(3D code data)
━━━━━━━━

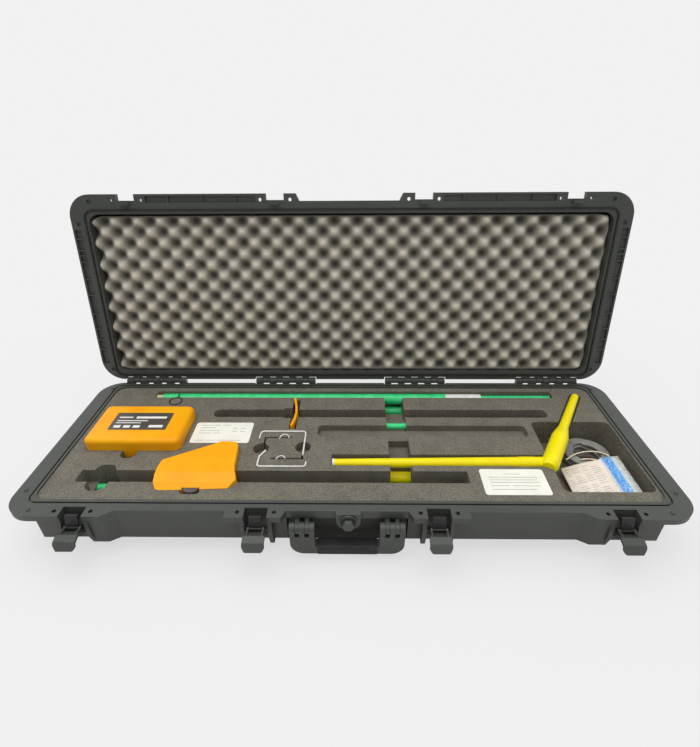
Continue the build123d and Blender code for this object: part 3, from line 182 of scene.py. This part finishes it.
def grainedSurface(name, look):
    # colour drifts between two shades over patchMm, grainMm makes the bump and a share of the colour
    material = newMaterial(name)
    tree = material.node_tree
    place = addNode(tree, "ShaderNodeTexCoord").outputs["Object"]
    patches = addNode(
        tree, "ShaderNodeTexNoise", {"Scale": 1000 / look["patchMm"], "Detail": 4.0}, {"Vector": place},
    )
    grain = addNode(
        tree, "ShaderNodeTexNoise", {"Scale": 1000 / look["grainMm"], "Detail": 2.0}, {"Vector": place},
    )
    mixed = addNode(
        tree,
        "ShaderNodeMix",
        {"data_type": "FLOAT", 0: look.get("grainInColour", 0.0)},
        {2: patches.outputs["Fac"], 3: grain.outputs["Fac"]},
    )
    colour = addNode(
        tree,
        "ShaderNodeValToRGB",
        {"stops": [(0.3, look["dark"]), (0.7, look["light"])]},
        {"Fac": mixed.outputs[0]},
    )
    drift = look.get("roughDrift", 0.05)
    rough = addNode(
        tree,
        "ShaderNodeMapRange",
        {"To Min": look["rough"] - drift, "To Max": look["rough"] + drift},
        {"Value": patches.outputs["Fac"]},
    )
    bump = addNode(
        tree,
        "ShaderNodeBump",
        {"Strength": look.get("bump", 0.5), "Distance": look["depthMm"] * mm},
        {"Height": grain.outputs["Fac"]},
    )
    settings = {"IOR": look.get("ior", 1.5), "Metallic": look.get("metallic", 0.0)}
    if "sheen" in look:
        settings.update({"Sheen Weight": look["sheen"], "Sheen Roughness": 0.6})
    if "coat" in look:
        settings.update({"Coat Weight": look["coat"], "Coat Roughness": 0.12})
    shader = addNode(
        tree,
        "ShaderNodeBsdfPrincipled",
        settings,
        {"Base Color": colour.outputs[0], "Roughness": rough.outputs[0], "Normal": bump.outputs[0]},
    )
    return finish(material, shader)


finishes = {
    # injection-moulded polypropylene with a spark-eroded texture: even, slightly greasy grey-black
    "case_plastic": {
        "dark": "#40433f", "light": "#474a45", "patchMm": 60, "grainMm": 0.9, "depthMm": 0.12,
        "rough": 0.44, "ior": 1.49, "grainInColour": 0.25,
    },
    # glass-filled nylon, moulded smooth: the hooks are blacker and crisper than the case
    "hook_plastic": {
        "dark": "#1b1c1b", "light": "#232422", "patchMm": 20, "grainMm": 1.2, "depthMm": 0.05,
        "rough": 0.4, "ior": 1.49,
    },
    # cross-linked closed-cell foam, knife cut: chalky, with pin-prick cells drawn at 1.6 mm so that they show
    "foam": {
        "dark": "#4a463d", "light": "#8d887b", "patchMm": 35, "grainMm": 1.6, "depthMm": 0.8,
        "rough": 0.92, "roughDrift": 0.03, "ior": 1.4, "grainInColour": 0.8,
    },
    # moulded nitrile rubber: matt black with no clear highlight
    "black_rubber": {
        "dark": "#191a19", "light": "#242423", "patchMm": 15, "grainMm": 0.8, "depthMm": 0.08,
        "rough": 0.68, "ior": 1.52,
    },
    # drawn stainless pins: bright metal, slightly blurred
    "steel": {
        "dark": "#8f9090", "light": "#b4b4b2", "patchMm": 6, "grainMm": 0.6, "depthMm": 0.02,
        "rough": 0.32, "metallic": 1.0,
    },
    # moulded ABS: orange-yellow and satin, its tone drifting faintly over the sink marks
    "orange_plastic": {
        "dark": "#ffa600", "light": "#ffb600", "patchMm": 45, "grainMm": 1.1, "depthMm": 0.04,
        "rough": 0.42, "ior": 1.33, "coat": 0.03,
    },
    # moulded nylon for the wheel, plugs and cells: brown-black, worn to a low sheen
    "dark_plastic": {
        "dark": "#4e4340", "light": "#66564f", "patchMm": 12, "grainMm": 0.9, "depthMm": 0.06,
        "rough": 0.5, "ior": 1.53,
    },
    # printed polycarbonate label film: smooth and flat, glossier than the case round it
    "dark_label": {
        "dark": "#453f3b", "light": "#504a46", "patchMm": 30, "grainMm": 0.8, "depthMm": 0.02,
        "rough": 0.38, "ior": 1.58,
    },
    # glass-fibre epoxy board under green solder resist: even, a little glossy
    "board": {
        "dark": "#0e3b1d", "light": "#14522a", "patchMm": 8, "grainMm": 1.0, "depthMm": 0.03,
        "rough": 0.4,
    },
    # PVC-dipped wire: smooth white skin, soft highlight
    "white_coated_wire": {
        "dark": "#dadad6", "light": "#f0f0ec", "patchMm": 14, "grainMm": 1.0, "depthMm": 0.03,
        "rough": 0.38, "ior": 1.53,
    },
    # pultruded glass-fibre rod with a clear gel coat: bright green under a sharp highlight
    "green_plastic": {
        "dark": "#20cc74", "light": "#42e894", "patchMm": 18, "grainMm": 0.7, "depthMm": 0.03,
        "rough": 0.3, "ior": 1.4, "coat": 0.3,
    },
    # vinyl tape wound on the rod: off-white, satin
    "white_band": {
        "dark": "#e2e2dc", "light": "#f2f2ee", "patchMm": 14, "grainMm": 0.8, "depthMm": 0.03,
        "rough": 0.45,
    },
    # cast nylon tip: cream, satin
    "beige_tip": {
        "dark": "#c9bf92", "light": "#dcd3aa", "patchMm": 8, "grainMm": 0.7, "depthMm": 0.03,
        "rough": 0.42,
    },
    # oil-tempered spring wire: dark metal with a narrow gleam
    "wire_steel": {
        "dark": "#3a3b3a", "light": "#565755", "patchMm": 4, "grainMm": 0.5, "depthMm": 0.02,
        "rough": 0.36, "metallic": 1.0,
    },
    # moulded polyethylene: lemon yellow with a waxy sheen
    "yellow_plastic": {
        "dark": "#ffe600", "light": "#fff200", "patchMm": 40, "grainMm": 1.0, "depthMm": 0.03,
        "rough": 0.36, "ior": 1.33, "coat": 0.05,
    },
    # coated label paper: flat white, hardly any gleam
    "label_paper": {
        "dark": "#efeee2", "light": "#faf9ee", "patchMm": 40, "grainMm": 0.7, "depthMm": 0.02,
        "rough": 0.6,
    },
    # uncoated printing paper: matt, a little warm
    "paper": {
        "dark": "#efe0d2", "light": "#fdf3ea", "patchMm": 30, "grainMm": 0.7, "depthMm": 0.02,
        "rough": 0.65,
    },
    # polythene film: glossy, uneven where it creases
    "film": {
        "dark": "#3f9be6", "light": "#7cc4f6", "patchMm": 9, "grainMm": 3.0, "depthMm": 0.3,
        "rough": 0.22, "ior": 1.5, "grainInColour": 0.5,
    },
    # extruded PVC cable jacket: smooth grey, broad highlight
    "grey_cable": {
        "dark": "#7d7c76", "light": "#96958e", "patchMm": 20, "grainMm": 1.0, "depthMm": 0.04,
        "rough": 0.46, "ior": 1.53,
    },
    # laid cotton cord: matt cream with the strands' shade
    "cream_cord": {
        "dark": "#e0d4b6", "light": "#f8f1dd", "patchMm": 6, "grainMm": 0.8, "depthMm": 0.15,
        "rough": 0.85, "sheen": 0.3, "grainInColour": 0.5,
    },
}
materials = {name: grainedSurface(name, look) for name, look in finishes.items()}
nodeSlots = {part["node"]: part["material_slot"] for part in frame["record"]["subparts"]}
for name, obj in frame["nodes"].items():
    for materialSlot in obj.material_slots:
        materialSlot.material = materials[nodeSlots[name]]
    if not obj.material_slots:
        obj.data.materials.append(materials[nodeSlots[name]])
print("materials set on", len(nodeSlots), "nodes")


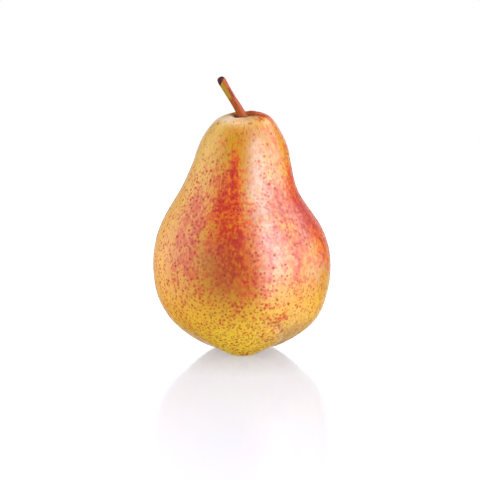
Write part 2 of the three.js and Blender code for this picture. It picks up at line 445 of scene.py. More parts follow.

━━━━━━━━

Directions for this task –
Copy the records above exactly.

Result of the exercise –
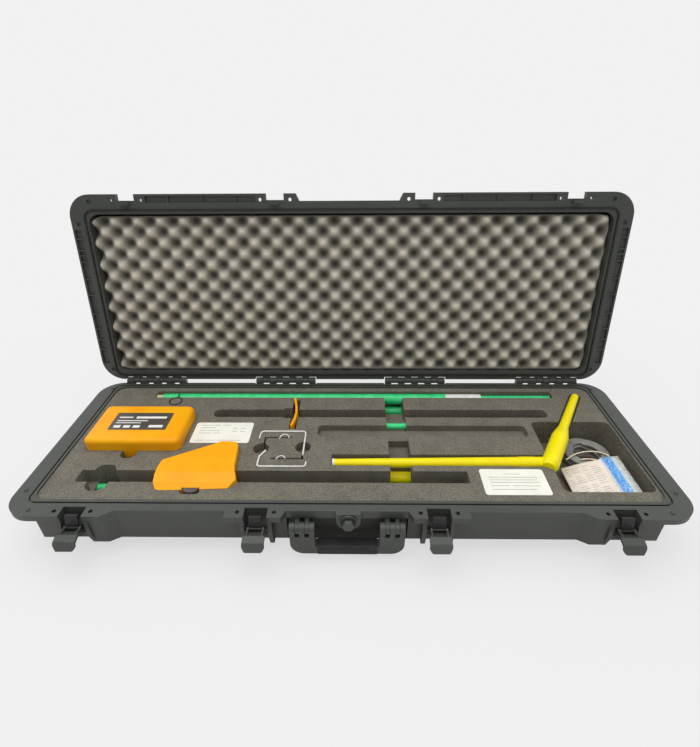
Continue the build123d and Blender code for this object: part 3, from line 182 of scene.py. This part finishes it.
def grainedSurface(name, look):
    # colour drifts between two shades over patchMm, grainMm makes the bump and a share of the colour
    material = newMaterial(name)
    tree = material.node_tree
    place = addNode(tree, "ShaderNodeTexCoord").outputs["Object"]
    patches = addNode(
        tree, "ShaderNodeTexNoise", {"Scale": 1000 / look["patchMm"], "Detail": 4.0}, {"Vector": place},
    )
    grain = addNode(
        tree, "ShaderNodeTexNoise", {"Scale": 1000 / look["grainMm"], "Detail": 2.0}, {"Vector": place},
    )
    mixed = addNode(
        tree,
        "ShaderNodeMix",
        {"data_type": "FLOAT", 0: look.get("grainInColour", 0.0)},
        {2: patches.outputs["Fac"], 3: grain.outputs["Fac"]},
    )
    colour = addNode(
        tree,
        "ShaderNodeValToRGB",
        {"stops": [(0.3, look["dark"]), (0.7, look["light"])]},
        {"Fac": mixed.outputs[0]},
    )
    drift = look.get("roughDrift", 0.05)
    rough = addNode(
        tree,
        "ShaderNodeMapRange",
        {"To Min": look["rough"] - drift, "To Max": look["rough"] + drift},
        {"Value": patches.outputs["Fac"]},
    )
    bump = addNode(
        tree,
        "ShaderNodeBump",
        {"Strength": look.get("bump", 0.5), "Distance": look["depthMm"] * mm},
        {"Height": grain.outputs["Fac"]},
    )
    settings = {"IOR": look.get("ior", 1.5), "Metallic": look.get("metallic", 0.0)}
    if "sheen" in look:
        settings.update({"Sheen Weight": look["sheen"], "Sheen Roughness": 0.6})
    if "coat" in look:
        settings.update({"Coat Weight": look["coat"], "Coat Roughness": 0.12})
    shader = addNode(
        tree,
        "ShaderNodeBsdfPrincipled",
        settings,
        {"Base Color": colour.outputs[0], "Roughness": rough.outputs[0], "Normal": bump.outputs[0]},
    )
    return finish(material, shader)


finishes = {
    # injection-moulded polypropylene with a spark-eroded texture: even, slightly greasy grey-black
    "case_plastic": {
        "dark": "#40433f", "light": "#474a45", "patchMm": 60, "grainMm": 0.9, "depthMm": 0.12,
        "rough": 0.44, "ior": 1.49, "grainInColour": 0.25,
    },
    # glass-filled nylon, moulded smooth: the hooks are blacker and crisper than the case
    "hook_plastic": {
        "dark": "#1b1c1b", "light": "#232422", "patchMm": 20, "grainMm": 1.2, "depthMm": 0.05,
        "rough": 0.4, "ior": 1.49,
    },
    # cross-linked closed-cell foam, knife cut: chalky, with pin-prick cells drawn at 1.6 mm so that they show
    "foam": {
        "dark": "#4a463d", "light": "#8d887b", "patchMm": 35, "grainMm": 1.6, "depthMm": 0.8,
        "rough": 0.92, "roughDrift": 0.03, "ior": 1.4, "grainInColour": 0.8,
    },
    # moulded nitrile rubber: matt black with no clear highlight
    "black_rubber": {
        "dark": "#191a19", "light": "#242423", "patchMm": 15, "grainMm": 0.8, "depthMm": 0.08,
        "rough": 0.68, "ior": 1.52,
    },
    # drawn stainless pins: bright metal, slightly blurred
    "steel": {
        "dark": "#8f9090", "light": "#b4b4b2", "patchMm": 6, "grainMm": 0.6, "depthMm": 0.02,
        "rough": 0.32, "metallic": 1.0,
    },
    # moulded ABS: orange-yellow and satin, its tone drifting faintly over the sink marks
    "orange_plastic": {
        "dark": "#ffa600", "light": "#ffb600", "patchMm": 45, "grainMm": 1.1, "depthMm": 0.04,
        "rough": 0.42, "ior": 1.33, "coat": 0.03,
    },
    # moulded nylon for the wheel, plugs and cells: brown-black, worn to a low sheen
    "dark_plastic": {
        "dark": "#4e4340", "light": "#66564f", "patchMm": 12, "grainMm": 0.9, "depthMm": 0.06,
        "rough": 0.5, "ior": 1.53,
    },
    # printed polycarbonate label film: smooth and flat, glossier than the case round it
    "dark_label": {
        "dark": "#453f3b", "light": "#504a46", "patchMm": 30, "grainMm": 0.8, "depthMm": 0.02,
        "rough": 0.38, "ior": 1.58,
    },
    # glass-fibre epoxy board under green solder resist: even, a little glossy
    "board": {
        "dark": "#0e3b1d", "light": "#14522a", "patchMm": 8, "grainMm": 1.0, "depthMm": 0.03,
        "rough": 0.4,
    },
    # PVC-dipped wire: smooth white skin, soft highlight
    "white_coated_wire": {
        "dark": "#dadad6", "light": "#f0f0ec", "patchMm": 14, "grainMm": 1.0, "depthMm": 0.03,
        "rough": 0.38, "ior": 1.53,
    },
    # pultruded glass-fibre rod with a clear gel coat: bright green under a sharp highlight
    "green_plastic": {
        "dark": "#20cc74", "light": "#42e894", "patchMm": 18, "grainMm": 0.7, "depthMm": 0.03,
        "rough": 0.3, "ior": 1.4, "coat": 0.3,
    },
    # vinyl tape wound on the rod: off-white, satin
    "white_band": {
        "dark": "#e2e2dc", "light": "#f2f2ee", "patchMm": 14, "grainMm": 0.8, "depthMm": 0.03,
        "rough": 0.45,
    },
    # cast nylon tip: cream, satin
    "beige_tip": {
        "dark": "#c9bf92", "light": "#dcd3aa", "patchMm": 8, "grainMm": 0.7, "depthMm": 0.03,
        "rough": 0.42,
    },
    # oil-tempered spring wire: dark metal with a narrow gleam
    "wire_steel": {
        "dark": "#3a3b3a", "light": "#565755", "patchMm": 4, "grainMm": 0.5, "depthMm": 0.02,
        "rough": 0.36, "metallic": 1.0,
    },
    # moulded polyethylene: lemon yellow with a waxy sheen
    "yellow_plastic": {
        "dark": "#ffe600", "light": "#fff200", "patchMm": 40, "grainMm": 1.0, "depthMm": 0.03,
        "rough": 0.36, "ior": 1.33, "coat": 0.05,
    },
    # coated label paper: flat white, hardly any gleam
    "label_paper": {
        "dark": "#efeee2", "light": "#faf9ee", "patchMm": 40, "grainMm": 0.7, "depthMm": 0.02,
        "rough": 0.6,
    },
    # uncoated printing paper: matt, a little warm
    "paper": {
        "dark": "#efe0d2", "light": "#fdf3ea", "patchMm": 30, "grainMm": 0.7, "depthMm": 0.02,
        "rough": 0.65,
    },
    # polythene film: glossy, uneven where it creases
    "film": {
        "dark": "#3f9be6", "light": "#7cc4f6", "patchMm": 9, "grainMm": 3.0, "depthMm": 0.3,
        "rough": 0.22, "ior": 1.5, "grainInColour": 0.5,
    },
    # extruded PVC cable jacket: smooth grey, broad highlight
    "grey_cable": {
        "dark": "#7d7c76", "light": "#96958e", "patchMm": 20, "grainMm": 1.0, "depthMm": 0.04,
        "rough": 0.46, "ior": 1.53,
    },
    # laid cotton cord: matt cream with the strands' shade
    "cream_cord": {
        "dark": "#e0d4b6", "light": "#f8f1dd", "patchMm": 6, "grainMm": 0.8, "depthMm": 0.15,
        "rough": 0.85, "sheen": 0.3, "grainInColour": 0.5,
    },
}
materials = {name: grainedSurface(name, look) for name, look in finishes.items()}
nodeSlots = {part["node"]: part["material_slot"] for part in frame["record"]["subparts"]}
for name, obj in frame["nodes"].items():
    for materialSlot in obj.material_slots:
        materialSlot.material = materials[nodeSlots[name]]
    if not obj.material_slots:
        obj.data.materials.append(materials[nodeSlots[name]])
print("materials set on", len(nodeSlots), "nodes")


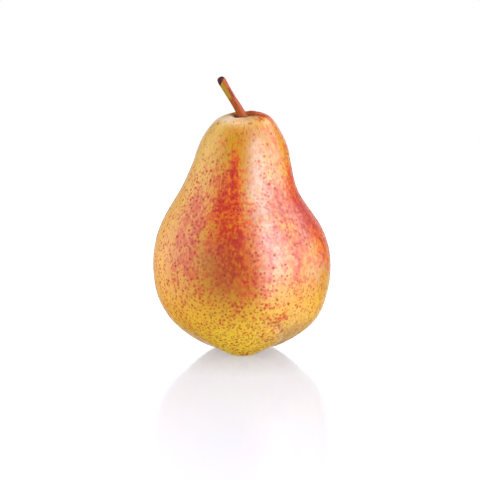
Write part 2 of the three.js and Blender code for this picture. It picks up at line 445 of scene.py. More parts follow.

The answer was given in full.